In contrast, Russian interference in our election has been widely documented by our intelligence agencies, by Special Counsel Robert Mueller’s Report, and by a bi-partisan report by the Senate Intelligence Committee. The evidence is clear and incontrovertible.
But GOP leaders continue to spout the Russian Ukraine lie. There was more notice today of Louisiana Senator John Kennedy’s statement on Meet the Press that there is “a lot of evidence” that Ukraine tried to influence the 2016 elections. When host Chuck Todd noted that Intelligence Community officers had told the Senate in a recent briefing that this story was Russian propaganda, and said, “You realize the only other person selling this argument outside the United States is… Vladimir Putin,” Kennedy answered: “I was not briefed.”
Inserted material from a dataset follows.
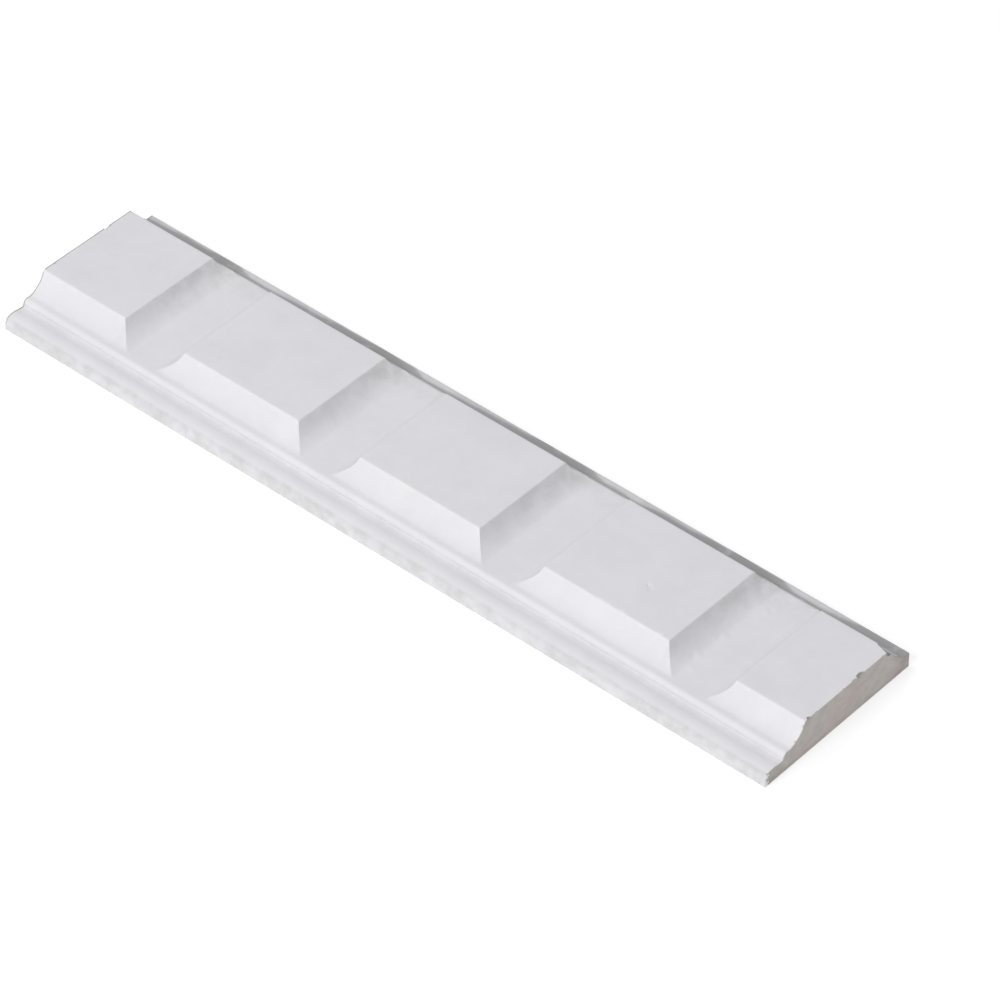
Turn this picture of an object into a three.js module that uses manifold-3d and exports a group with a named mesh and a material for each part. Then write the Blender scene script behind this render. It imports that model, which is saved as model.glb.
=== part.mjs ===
// A length of chair rail moulding, lying on its flat wall face.
//
// The rail is one strip with two layers. The base layer has a round-nosed lower edge,
// a shallow groove and a bead at the front, and a narrow ledge at the back. On it stands
// a row of flat-topped tablets, like wide dentils, whose four sides are the same cove.
// Both ends are sawn square, and the right-hand cut runs through the last tablet.
//
// Millimetres. X runs along the rail, Y from the nosed edge (-) to the ledge (+), and
// Z outwards from the wall face. The origin is at the middle of the wall face.

import * as THREE from 'three';
import { mergeVertices } from 'three/addons/utils/BufferGeometryUtils.js';
import Module from 'manifold-3d';

// overall size
const LENGTH = 292.1;
const WIDTH = 63.5;
const THICKNESS = 12.7;

// tablets and the channels between them
const PITCH = 69.85;          // from one channel to the next
const CHANNEL_TOP = 24.0;     // gap between the tablets' top edges
const LAST_TABLET = 24.4;     // what the right-hand cut leaves of the last tablet's top
const CHANNEL_COUNT = 4;
const TABLET_TOP_WIDTH = 37.4;
const TABLET_RISE = 6.15;     // tablet top above the base layer
const COVE_RUN = 5.95;        // how far a cove spreads from the top edge to its foot
const COVE_SAG = 1.06;        // how hollow the cove is, across its chord
const EDGE_ROUND = 0.45;      // softened top edges of the tablets

// front edge of the base layer
const NOSE_TO_TABLET = 17.0;  // nose to the tablets' top edge
const NOSE_FACE = 3.0;        // upright front face of the nose
const NOSE_RUN = 3.9;         // nose to the crest behind it
const NOSE_CREST = 4.75;
const GROOVE_LEVEL = 4.45;    // height of the groove's bottom above the wall
const BEAD_FOOT = 7.9;        // nose to the foot of the bead
const BEAD_ROUND = 1.75;

// back edge of the base layer
const COVE_STOP = 4.3;        // tablets' top edge to where the cove ends at the back
const ROLL_START = 58.35;     // nose to the middle of the round that falls to the ledge
const ROLL_RUN = 2.1;
const LEDGE_HEIGHT = 5.4;

// broken corner at the back of the right-hand cut
const CHIP_LENGTH = 5.2;      // along the rail
const CHIP_WIDTH = 1.6;       // into the tablet's top, at the cut
const CHIP_DEPTH = 2.4;

// facets
const COVE_STEPS = 9;
const ROUND_STEPS = 5;
const EDGE_STEPS = 3;

// how far a cutter stands clear of what it cuts, and how close points are joined
const CLEARANCE = 3;
const JOIN_WITHIN = 1e-4;

const BASE_TOP = THICKNESS - TABLET_RISE;
const QUARTER = Math.PI / 2;

// The cove is one arc. Its centre and radius follow from its chord and its hollow.
const coveChord = Math.hypot(COVE_RUN, TABLET_RISE);
const COVE_RADIUS = coveChord ** 2 / (8 * COVE_SAG) + COVE_SAG / 2;
const coveReach = (COVE_RADIUS - COVE_SAG) / coveChord;
const COVE_CENTRE = {
  run: COVE_RUN / 2 + coveReach * TABLET_RISE,
  rise: TABLET_RISE / 2 + coveReach * COVE_RUN,
};

/** Angle, seen from the cove's centre, of the point on it at this run. */
function coveAngle(run) {
  return -Math.acos((run - COVE_CENTRE.run) / COVE_RADIUS);
}

/** Points [run, height above the base layer] down the cove, from one run to another. */
function covePoints(fromRun, toRun) {
  const start = coveAngle(fromRun);
  const end = coveAngle(toRun);
  const points = [];
  for (let i = 0; i <= COVE_STEPS; i += 1) {
    const angle = start + ((end - start) * i) / COVE_STEPS;
    points.push([
      COVE_CENTRE.run + COVE_RADIUS * Math.cos(angle),
      COVE_CENTRE.rise + COVE_RADIUS * Math.sin(angle),
    ]);
  }
  return points;
}

/** Softened top edge: an arc from the flat top to the cove, as [run, height] points. */
function edgePoints() {
  const [run, height] = covePoints(0, COVE_RUN).find((point) => point[0] > EDGE_ROUND / 2);
  const corner = new THREE.Vector2(0, TABLET_RISE);
  const flat = new THREE.Vector2(-EDGE_ROUND, TABLET_RISE);
  const curve = new THREE.QuadraticBezierCurve(flat, corner, new THREE.Vector2(run, height));
  return curve.getPoints(EDGE_STEPS).map((point) => [point.x, point.y]);
}

/** Top edge and cove together, from the flat top down to the given run. */
function tabletSide(lastRun) {
  const edge = edgePoints();
  const firstRun = edge[edge.length - 1][0];
  return [...edge, ...covePoints(firstRun, lastRun).slice(1)];
}

/** A quarter of an ellipse between two angles, as [y, z] points. */
function ellipsePoints(centreY, centreZ, radiusY, radiusZ, start, end) {
  const points = [];
  for (let i = 0; i <= ROUND_STEPS; i += 1) {
    const angle = start + ((end - start) * i) / ROUND_STEPS;
    points.push([centreY + radiusY * Math.cos(angle), centreZ + radiusZ * Math.sin(angle)]);
  }
  return points;
}

/** Closed shape from [x, y] points. */
function shapeOf(points) {
  return new THREE.Shape(points.map(([x, y]) => new THREE.Vector2(x, y)));
}

/** The rail's section across its width, with Y from the nose and Z from the wall. */
function railSection() {
  const tabletFront = NOSE_TO_TABLET;
  const tabletBack = NOSE_TO_TABLET + TABLET_TOP_WIDTH;
  const back = tabletSide(COVE_STOP).map(([run, height]) => [tabletBack + run, BASE_TOP + height]);
  const front = tabletSide(COVE_RUN).map(([run, height]) => [tabletFront - run, BASE_TOP + height]);
  const bead = ellipsePoints(
    BEAD_FOOT + BEAD_ROUND, BASE_TOP - BEAD_ROUND, BEAD_ROUND, BEAD_ROUND, QUARTER, 2 * QUARTER,
  );
  const nose = ellipsePoints(
    NOSE_RUN, NOSE_FACE, NOSE_RUN, NOSE_CREST - NOSE_FACE, QUARTER, 2 * QUARTER,
  );
  const roll = ellipsePoints(
    ROLL_START, LEDGE_HEIGHT, ROLL_RUN, BASE_TOP - LEDGE_HEIGHT, 0, QUARTER,
  ).filter(([y]) => y > tabletBack + COVE_STOP);
  return shapeOf([
    [0, 0],
    [WIDTH, 0],
    [WIDTH, LEDGE_HEIGHT],
    ...roll,
    ...back.reverse(),
    ...front,
    ...bead,
    [BEAD_FOOT, GROOVE_LEVEL],
    [(BEAD_FOOT + NOSE_RUN) / 2, GROOVE_LEVEL],
    ...nose,
  ]);
}

/** The section of one channel, with X from its middle and Z from the wall. */
function channelSection() {
  const above = THICKNESS + CLEARANCE;
  const halfTop = CHANNEL_TOP / 2;
  const side = tabletSide(COVE_RUN).map(([run, height]) => [halfTop - run, BASE_TOP + height]);
  const mirrored = side.map(([x, z]) => [-x, z]);
  return shapeOf([
    [halfTop + EDGE_ROUND, above],
    [-halfTop - EDGE_ROUND, above],
    ...mirrored,
    ...side.reverse(),
  ]);
}

/** Shape in the upright plane, extruded by this depth along X or Y. */
function extrudeAlong(shape, depth, axis) {
  const geometry = new THREE.ExtrudeGeometry(shape, { depth, bevelEnabled: false, steps: 1 });
  geometry.rotateX(QUARTER);
  if (axis === 'x') {
    geometry.translate(0, depth, 0);
    geometry.rotateZ(QUARTER);
    geometry.translate(depth, 0, 0);
  }
  return geometry;
}

/** Solid for joining and cutting, from a closed geometry. */
function solidOf(wasm, geometry) {
  const bare = geometry.clone();
  bare.deleteAttribute('normal');
  bare.deleteAttribute('uv');
  const merged = mergeVertices(bare, JOIN_WITHIN);
  return new wasm.Manifold(new wasm.Mesh({
    numProp: 3,
    vertProperties: new Float32Array(merged.attributes.position.array),
    triVerts: new Uint32Array(merged.index.array),
  }));
}

/** Flat-shaded geometry from a finished solid. */
function geometryOf(solid) {
  const mesh = solid.getMesh();
  const geometry = new THREE.BufferGeometry();
  geometry.setAttribute('position', new THREE.BufferAttribute(mesh.vertProperties, 3));
  geometry.setIndex(new THREE.BufferAttribute(mesh.triVerts, 1));
  const flat = geometry.toNonIndexed();
  flat.computeVertexNormals();
  return flat;
}

/** The strip before its channels are cut, in the part's own frame. */
function railBlank() {
  const blank = extrudeAlong(railSection(), LENGTH, 'x');
  blank.translate(-LENGTH / 2, -WIDTH / 2, 0);
  return blank;
}

/** Cutter for channel number `index`, counted from the right-hand cut. */
function channelCutter(index) {
  const cutter = extrudeAlong(channelSection(), 2 * WIDTH, 'y');
  const middle = LENGTH / 2 - LAST_TABLET - CHANNEL_TOP / 2 - index * PITCH;
  cutter.translate(middle, WIDTH, 0);
  return cutter;
}

/** Wedge that takes the broken corner off the last tablet. */
function cornerChip() {
  const tabletBack = NOSE_TO_TABLET + TABLET_TOP_WIDTH - WIDTH / 2;
  const wedge = shapeOf([
    [-CHIP_LENGTH, 0],
    [0, -CHIP_WIDTH],
    [CLEARANCE, -CHIP_WIDTH],
    [CLEARANCE, COVE_RUN],
    [-CHIP_LENGTH, COVE_RUN],
  ]);
  const depth = CHIP_DEPTH + CLEARANCE;
  const geometry = new THREE.ExtrudeGeometry(wedge, { depth, bevelEnabled: false });
  geometry.translate(LENGTH / 2, tabletBack, THICKNESS - CHIP_DEPTH);
  return geometry;
}

const wasm = await Module();
wasm.setup();

let rail = solidOf(wasm, railBlank());
for (let index = 0; index < CHANNEL_COUNT; index += 1) {
  rail = rail.subtract(solidOf(wasm, channelCutter(index)));
}
rail = rail.subtract(solidOf(wasm, cornerChip()));

const painted = new THREE.MeshStandardMaterial({ color: 0xe9e8ec, roughness: 0.55, metalness: 0 });
const railMesh = new THREE.Mesh(geometryOf(rail), painted);
railMesh.name = 'chair_rail';

const part = new THREE.Group();
part.add(railMesh);

export default part;
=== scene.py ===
"""Looks of a length of painted chair rail moulding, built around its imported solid.

The rail is modelled as it is made. Its section is drawn and run along X, the tablets are
raised on it with a cove on every side, both ends are sawn, and then come the small chips,
pits and nibs of a rail that has been handled. Metres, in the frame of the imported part:
X along the rail, Y from the nosed edge (-) to the ledge (+), Z outwards from the wall face.
"""

from __future__ import annotations

import logging
import math
from dataclasses import dataclass, field
from enum import Enum

import bpy
import numpy as np
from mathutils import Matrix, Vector, noise

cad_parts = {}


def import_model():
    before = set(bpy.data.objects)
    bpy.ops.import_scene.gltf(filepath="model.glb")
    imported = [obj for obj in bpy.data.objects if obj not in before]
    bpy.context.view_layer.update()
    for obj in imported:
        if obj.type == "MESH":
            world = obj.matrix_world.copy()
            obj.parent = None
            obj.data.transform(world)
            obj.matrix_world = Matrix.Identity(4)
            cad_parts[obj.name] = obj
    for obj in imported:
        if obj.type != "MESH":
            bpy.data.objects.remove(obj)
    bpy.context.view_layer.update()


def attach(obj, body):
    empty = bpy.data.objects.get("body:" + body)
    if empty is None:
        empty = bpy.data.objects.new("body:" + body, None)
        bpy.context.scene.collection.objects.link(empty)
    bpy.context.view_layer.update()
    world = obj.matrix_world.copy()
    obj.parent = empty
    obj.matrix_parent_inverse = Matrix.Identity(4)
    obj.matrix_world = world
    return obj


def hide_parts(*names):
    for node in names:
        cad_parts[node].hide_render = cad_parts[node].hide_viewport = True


MM = 0.001
TOUCH = 1e-6  # metres within which two places count as one

log = logging.getLogger("chair_rail")


class Finish(Enum):
    """The finishes of the rail, in the order of its material slots."""

    PAINTED_FACE = 0
    SAWN_CORE = 1
    WALL_FACE = 2
    CHIPPED_CORE = 3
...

Kennedy is a member of the Senate Judiciary Committee, one of the most important committees at the very top of our government. If he was unaware of this Russian propaganda effort, he is so utterly derelict in his duty he should be immediately impeached himself. For my part, though, I don’t buy it.
Kennedy is not a lone voice. Today, the GOP members of Congress released their own report of the impeachment hearings so far, and concluded that the Democrats are simply trying to overturn the 2016 election, and that Trump withheld money from Ukraine not to pressure Zelensky, but out of “a deepseated, genuine, and reasonable skepticism of Ukraine due to its history of pervasive corruption….” (This is so obviously laughable it offends me.) It went on to insist that “Publicly available—and irrefutable—evidence shows how senior Ukrainian government officials sought to influence the 2016 U.S. presidential election in opposition to President Trump's candidacy, and that some in the Ukrainian embassy in Washington worked with a Democrat operative to achieve that goal.”
The narrative that Ukraine, not Russia, interfered in our elections would let Russia off the hook and would make it easier to lift the sanctions against the country and its oligarchs that Putin so desperately wants lifted. The attempt to whitewash Russia’s attack on our elections is running in tandem with the idea that Ukraine was the real culprit.
We learned tonight that Attorney General William Barr, who famously downplayed the findings of the Mueller Report on Russian attacks on the 2016 election, plans to dispute the forthcoming report of his own Department of Justice’s Inspector General on the FBI’s opening of the investigation into Russian interference in that election. The IG is said to be preparing a report establishing that the FBI’s investigation was proper; Barr has his own investigator, John Durham, preparing his own report into the same question, prompting UK officials to express surprise at his attempt to undermine the determinations of our own intelligence agencies.
Today Joe Scarborough, the former Republican congressman from Florida turned television host, branded the entire GOP as a Russian asset. “You have Republicans going on national television, repeating Putin talking points. The United States Senate even got a warning from the intel agencies, Donald Trump’s intel agencies, that this is propaganda that Vladimir Putin has been trying to push for the past several years.” Scarborough concluded with the question on all of our minds: “Why is the Republican Party… willingly repeating Russian talking points made up by an ex-KGB officer?”
That, if you will pardon the profanity, is one hell of a good question.